Section 13 of the Constitution, which allows such draconian measures, was never meant to become a permanent substitute for competent policing. Yet under both the previous PNM administration and now this UNC one—echoing her own first-term playbook—the SoE has morphed from emergency measure into governance-by-decree. This is how democracies die—not with tanks in the streets, but with politicians normalising the erosion of rights while crime statistics are manipulated, vague prison threats are waved like magic wands, and real police reform is kicked down the road.

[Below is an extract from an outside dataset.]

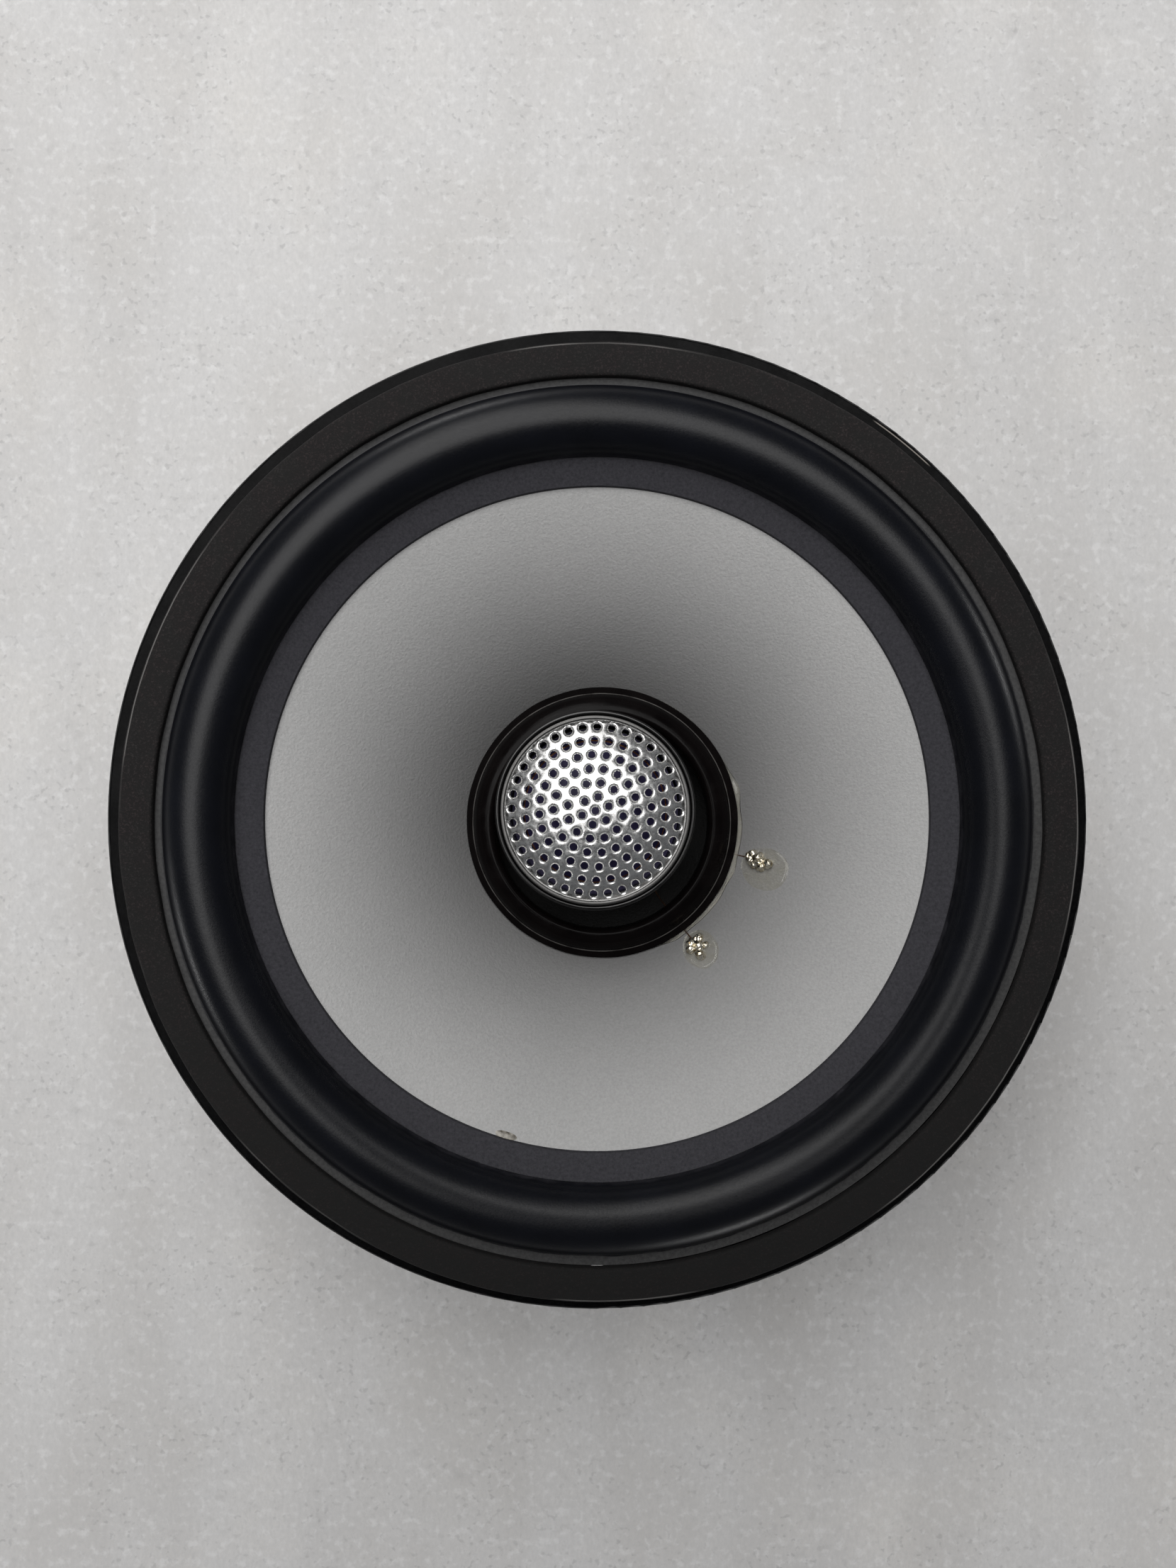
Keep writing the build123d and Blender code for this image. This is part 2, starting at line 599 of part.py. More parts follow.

The threat to our democracy cannot be overstated. When a government repeatedly chooses to suspend the Constitution rather than fix the institutions it controls, it signals contempt for the rule of law. It tells the world that T&T is a failed state masquerading as a functioning republic.
The gangs are not afraid of an SoE that comes and goes every few months. The drug lords laugh while American drones do the real interdiction work. And ordinary citizens, numbed by fear and failed promises, are left wondering why they pay taxes for a police service that requires martial law because a few prisoners allegedly whispered threats.
Enough is enough. The continuation of the SoE is not a crime-fighting strategy—it is a political smokescreen for catastrophic failure. It admits the police are unreformed, the drug war is being fought by foreign militaries, and the citizenry—terrorised into submission—must now fend for themselves or accept rights suspensions triggered by shadowy, unproven prison whispers.
Dr Keith Rowley’s PNM started this dangerous precedent; Kamla Persad-Bissessar’s UNC has revived and perfected it across terms. Both have betrayed the people.
The time for excuses is over. T&T deserves real police reform, not emergency theatre triggered by vague prison rumours. We deserve a government that builds institutions instead of suspending rights.
Until that day arrives, every extension of the SoE will remain what it truly is: a confession of national disgrace, signed by those who swore to protect us but chose instead to rule by decree—and to let fear and a few criminals make the people complicit in their own subjugation.